- [What this task involves]:
From the records below, transcribe only the lines running from the one with "make_blade(blade_steel)" through the one with "low, high = Vector((1e9,)". Keep both of those end lines.

- [Material shown]:
====================
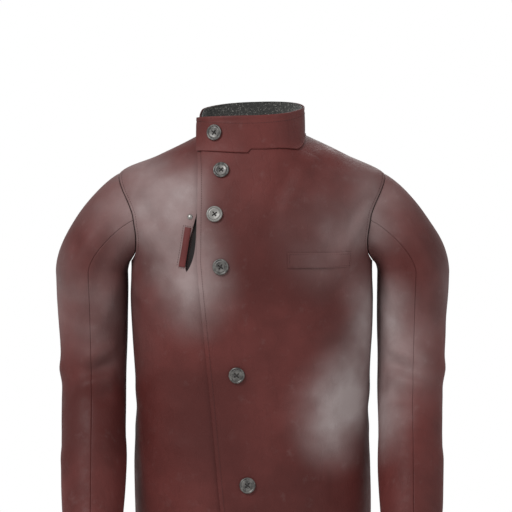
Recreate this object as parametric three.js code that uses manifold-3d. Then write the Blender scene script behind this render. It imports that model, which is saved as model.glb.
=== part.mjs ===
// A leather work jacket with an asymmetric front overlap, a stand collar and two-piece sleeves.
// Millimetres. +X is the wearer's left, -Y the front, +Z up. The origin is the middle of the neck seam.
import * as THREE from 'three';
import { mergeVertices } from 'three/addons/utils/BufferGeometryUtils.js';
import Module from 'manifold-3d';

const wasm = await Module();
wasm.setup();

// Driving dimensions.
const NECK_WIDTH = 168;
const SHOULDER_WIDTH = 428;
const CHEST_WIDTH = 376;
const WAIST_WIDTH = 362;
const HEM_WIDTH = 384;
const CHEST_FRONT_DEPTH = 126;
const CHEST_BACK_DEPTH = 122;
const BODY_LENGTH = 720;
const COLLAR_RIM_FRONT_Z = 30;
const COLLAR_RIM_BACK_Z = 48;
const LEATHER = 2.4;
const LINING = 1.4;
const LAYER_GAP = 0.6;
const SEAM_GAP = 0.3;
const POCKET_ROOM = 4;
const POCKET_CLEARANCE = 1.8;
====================
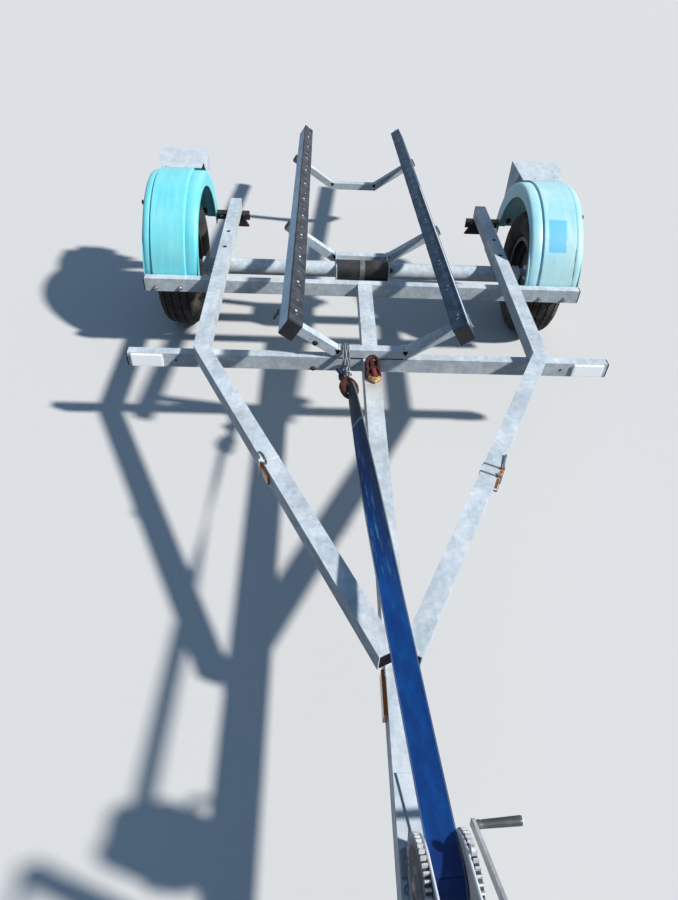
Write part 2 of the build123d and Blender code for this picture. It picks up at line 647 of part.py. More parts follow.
====================
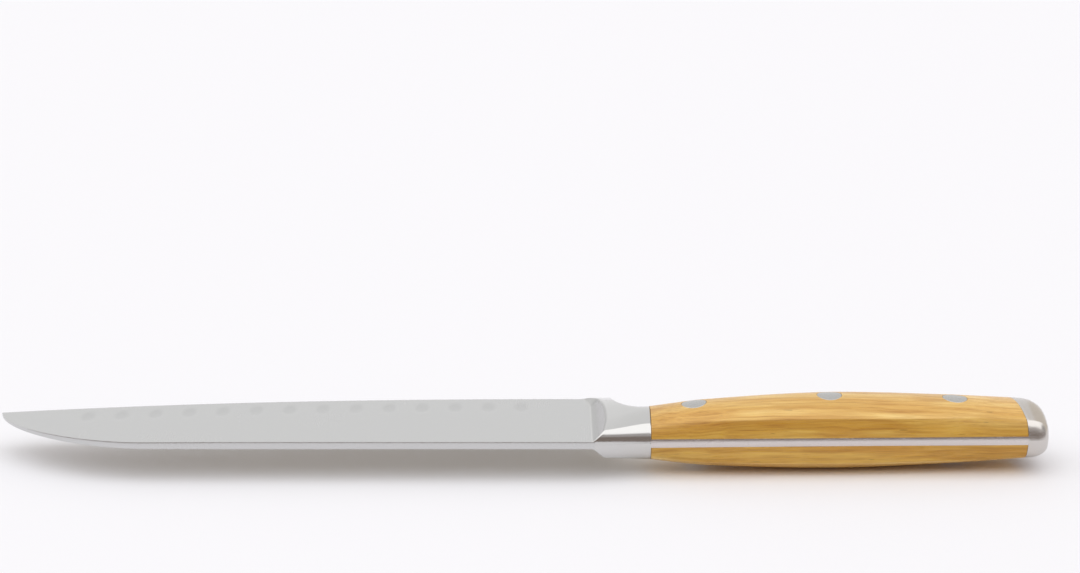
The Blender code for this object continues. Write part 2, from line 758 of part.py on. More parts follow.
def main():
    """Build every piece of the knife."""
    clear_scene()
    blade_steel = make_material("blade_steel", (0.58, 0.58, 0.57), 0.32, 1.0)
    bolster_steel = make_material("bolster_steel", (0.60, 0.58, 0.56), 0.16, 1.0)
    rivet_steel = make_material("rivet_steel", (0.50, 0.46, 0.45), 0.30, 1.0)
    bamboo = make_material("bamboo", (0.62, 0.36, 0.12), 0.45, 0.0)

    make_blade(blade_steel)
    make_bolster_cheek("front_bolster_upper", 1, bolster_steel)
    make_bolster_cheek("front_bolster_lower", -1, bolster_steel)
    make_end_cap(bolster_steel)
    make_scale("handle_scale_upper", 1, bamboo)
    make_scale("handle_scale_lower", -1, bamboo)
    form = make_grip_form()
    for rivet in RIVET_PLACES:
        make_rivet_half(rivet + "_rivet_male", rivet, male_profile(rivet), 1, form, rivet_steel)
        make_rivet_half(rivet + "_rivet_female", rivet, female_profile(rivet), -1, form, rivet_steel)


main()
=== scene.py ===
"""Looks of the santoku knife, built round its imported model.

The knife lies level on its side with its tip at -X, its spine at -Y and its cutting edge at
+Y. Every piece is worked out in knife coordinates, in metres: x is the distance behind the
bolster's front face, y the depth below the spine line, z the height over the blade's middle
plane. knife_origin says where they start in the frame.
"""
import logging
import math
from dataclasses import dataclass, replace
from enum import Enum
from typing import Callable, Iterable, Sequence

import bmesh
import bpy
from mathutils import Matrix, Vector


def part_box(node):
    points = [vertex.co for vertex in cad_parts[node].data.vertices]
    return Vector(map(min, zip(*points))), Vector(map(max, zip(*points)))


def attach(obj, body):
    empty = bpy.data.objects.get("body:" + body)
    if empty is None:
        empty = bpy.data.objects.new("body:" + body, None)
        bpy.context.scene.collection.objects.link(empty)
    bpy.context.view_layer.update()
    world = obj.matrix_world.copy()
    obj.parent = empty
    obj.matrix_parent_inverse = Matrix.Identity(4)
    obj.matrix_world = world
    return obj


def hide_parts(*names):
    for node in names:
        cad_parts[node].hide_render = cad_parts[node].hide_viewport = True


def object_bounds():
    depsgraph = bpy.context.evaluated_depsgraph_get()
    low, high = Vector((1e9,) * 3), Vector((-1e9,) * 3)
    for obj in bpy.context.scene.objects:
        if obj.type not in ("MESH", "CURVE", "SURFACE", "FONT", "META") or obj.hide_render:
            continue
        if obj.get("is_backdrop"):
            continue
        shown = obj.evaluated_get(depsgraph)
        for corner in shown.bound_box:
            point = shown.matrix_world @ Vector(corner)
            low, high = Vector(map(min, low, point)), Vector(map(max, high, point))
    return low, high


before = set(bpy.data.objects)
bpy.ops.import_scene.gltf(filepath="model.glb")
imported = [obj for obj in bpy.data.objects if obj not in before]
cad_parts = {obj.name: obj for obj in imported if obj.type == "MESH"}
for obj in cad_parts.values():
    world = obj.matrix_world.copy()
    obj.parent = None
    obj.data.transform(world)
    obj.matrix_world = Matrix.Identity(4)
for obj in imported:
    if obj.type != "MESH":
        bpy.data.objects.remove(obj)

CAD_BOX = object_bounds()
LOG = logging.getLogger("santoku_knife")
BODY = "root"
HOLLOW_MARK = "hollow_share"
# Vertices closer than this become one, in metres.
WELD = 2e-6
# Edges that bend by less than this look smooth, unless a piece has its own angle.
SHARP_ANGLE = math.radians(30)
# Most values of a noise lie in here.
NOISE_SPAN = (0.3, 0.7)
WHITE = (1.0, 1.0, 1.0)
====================
- [Full solution]:
    make_blade(blade_steel)
    make_bolster_cheek("front_bolster_upper", 1, bolster_steel)
    make_bolster_cheek("front_bolster_lower", -1, bolster_steel)
    make_end_cap(bolster_steel)
    make_scale("handle_scale_upper", 1, bamboo)
    make_scale("handle_scale_lower", -1, bamboo)
    form = make_grip_form()
    for rivet in RIVET_PLACES:
        make_rivet_half(rivet + "_rivet_male", rivet, male_profile(rivet), 1, form, rivet_steel)
        make_rivet_half(rivet + "_rivet_female", rivet, female_profile(rivet), -1, form, rivet_steel)


main()
=== scene.py ===
"""Looks of the santoku knife, built round its imported model.

The knife lies level on its side with its tip at -X, its spine at -Y and its cutting edge at
+Y. Every piece is worked out in knife coordinates, in metres: x is the distance behind the
bolster's front face, y the depth below the spine line, z the height over the blade's middle
plane. knife_origin says where they start in the frame.
"""
import logging
import math
from dataclasses import dataclass, replace
from enum import Enum
from typing import Callable, Iterable, Sequence

import bmesh
import bpy
from mathutils import Matrix, Vector


def part_box(node):
    points = [vertex.co for vertex in cad_parts[node].data.vertices]
    return Vector(map(min, zip(*points))), Vector(map(max, zip(*points)))


def attach(obj, body):
    empty = bpy.data.objects.get("body:" + body)
    if empty is None:
        empty = bpy.data.objects.new("body:" + body, None)
        bpy.context.scene.collection.objects.link(empty)
    bpy.context.view_layer.update()
    world = obj.matrix_world.copy()
    obj.parent = empty
    obj.matrix_parent_inverse = Matrix.Identity(4)
    obj.matrix_world = world
    return obj


def hide_parts(*names):
    for node in names:
        cad_parts[node].hide_render = cad_parts[node].hide_viewport = True


def object_bounds():
    depsgraph = bpy.context.evaluated_depsgraph_get()
    low, high = Vector((1e9,) * 3), Vector((-1e9,) * 3)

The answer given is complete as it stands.